I was sorry to read that the McClatchy Co. has decided to bury Pete McCloskey's challenge to Rep. Richard Pombo, Buffalo Slayer-Tracy, in the rhetoric of the horse-race. For the corporate media, whenever political values threaten the tranquil flow of business (the real estate business in California), it instantly resorts to handicapping as a form of political coverage.
The headline is dismissive: "McCloskey an unlikely opponent for Pombo."
We assume McCloskey had something to say after his comment, "You are entitled to view with skepticism why a 78-year-old retired farmer and attorney from Yolo County would move 90 miles to San Joaquin County in order to challenge incumbent Congressman Richard Pombo of Tracy," -- and Boren just forgot to mention what McCloskey had to say in the next sentence.
I don't know what airy heights Boren now inhabits in what Scripps-Howard office building or where in the country is it. But I have registered voters in recent years in front of supermarkets in Tracy, Manteca and Stockton, in the 11th congressional district. From my observations, those people are no less deserving than any other Americans to honest, decent political representation in the House of Representatives. At present, they are represented by the political front man for Pombo Real Estate Farms, a man who cannot remember how many times he met Jack Abramoff and would be happy to forget he received about $55,000 from him, if other organizations had not reminded him of the fact. To local dairymen, he is the front half of the Pomboza, a duet of congressmen so committed to the real estate development of their districts they cannot be counted
on to represent the dairy interests in the upcoming Farm Bill.
We welcome McCloskey to the San Joaquin Valley, as should the newspapers. He's a strong guy and a straight shooter.
"It's a battle for the soul of the Republican Party," Boren quotes him saying. "This one
might to fun to watch," he concludes.
The message to the readers: Even though you have a political system stacked against all you fools that read our papers trying to get information about important public affairs; even though that political system favors all our wonderful advertisers whose fraudulent messages are, if only by convention, so far beyond the truth they have to pay us handsomely to have them printed, don't you be losers now; don't you imagine for a minute there might be someone running against a crook for a decent reason. The system would crumble tomorrow if that notion were allowed to escape in public. Don't you dare dream of possibly cleaning up this corrupt system, congressional seat by congressional seat. Don't you dare dream you have that kind of power as individual voters. Uh-huh. No, no.

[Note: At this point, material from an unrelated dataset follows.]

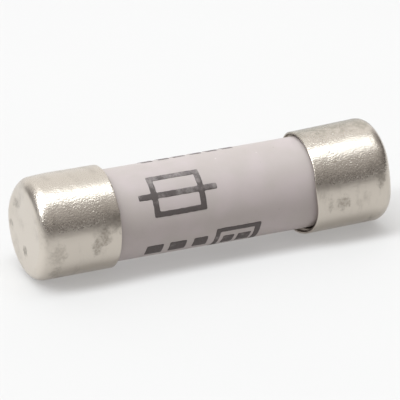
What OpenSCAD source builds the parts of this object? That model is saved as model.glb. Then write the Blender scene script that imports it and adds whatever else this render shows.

Boren is so obscure, who knows what he's trying to say? Who cares? What, for example, is so wrong with a battle for the soul of the Republican Party? Republicans have souls just like Democrats. All God’s chillun got souls. When Pombo's campaign manager repeats the ancient charge McCloskey should run as a Democrat, we're just talking two-bit power talk c. 1970. (I am always suspicious of so-called “journalists” when they think like back-alley political hacks. If they want that life in its uncertainties, why don’t they have the guts to live it?) This campaign is actually about the soul of both parties, because Democrats should vote for McCloskey on behalf of the general public in the district. That's because, somewhere, sometime, working politicians must step out of their respective machines and begin to think about the public instead of their damned places in the machine. One of the secrets of political campaigns is that it never made much difference which party working politicians worked for, they were and remain essentially the same kind of human animal -- neither the worst nor the best, but one of America's very first inventions, before the steam engine or the cotton gin, and their value remains when it ain't all bought up by the corporations.
The problem we are facing today with both working politicians and the political press is a
complex process of destruction. Maybe it could be accurately said that Republican politics traditionally centered in the soda fountain or the barber shop on Main Street, while Democratic politics centered in the tavern near the mill where the workers cashed their checks. It had to begin in some kind of concrete community because if America had been suburban from the beginning we would never have had any politics. We would have had the monarchy now so rapidly reaching fruition.
We are having a hell of a problem trying to conceive what politics means, now. The high-tech, suburban geniuses say history has fulfilled its purpose in themselves. Not in us,
necessarily; in them. They will manage it all by their perfect numbers from hereon out. So, you don't need to worry about politics anymore. That's nostalgic. America is a technocracy now; it's not even trying to be a democracy anymore. Forget that. That's oldthink. Yes, it is true that once we were based on political principles that were expressed in words complete with logic and argument oldamericans were willing to fight and die for. But the irrepressible forces of American business genius have led us to the newtime in which we live, here and now. Follow the numbers. They change frequently, providing endless variation.
Oldthink was so primitive that the nation had two parties: the Donkeys and the Elephants. The Donkeys and the Elephants lived in the belief that by the strength of their argument alone, after the Civil War, they would protect liberty and justice for all. It was said in public schools every day, little hands placed on growing hearts, as if it weren't a prayer but a pledge of allegiance -- "liberty and justice for all."
What terror awaits the voters of the 11th CD. They have been given a choice denied most Americans. And all the risk of voting for a possible loser, an honest man running against a man who does not have the truth in him. A terrible, terrible thing. Maybe they vote wrong.
Oh, terrible, terrible thing. Not to pick the winner.
Politics is not a horse race. It is really much, much more important than any horse race.
Before you believe your newspapers, realize they make their money from the crap on their advertising pages, not from you. The only reason you exist in their world is that the more there are of you trying to get some decent information on public affairs, the higher the rates they can charge to the advertisers.
As for Boren, oh well. What do you do about one more wannabe politician with a mortgage and an office with a view of somewhere high above the 11th congressional district? One may lack the authority to speak about this district if he hasn’t stood in front of the south Stockton Kmart watching cars being boosted in broad daylight whilst registering the odd Democrat. The sneer from airy heights doesn’t erase for me the fine local coverage of news the Stockton Record has delivered, especially on the incredible complexities of the Delta, through the years. Nobody in their right mind loves Fat City – which in a nutshell is the problem with right minds. Stockton is love at first sight or a heart attack. Take it or leave it. Fat City could care less.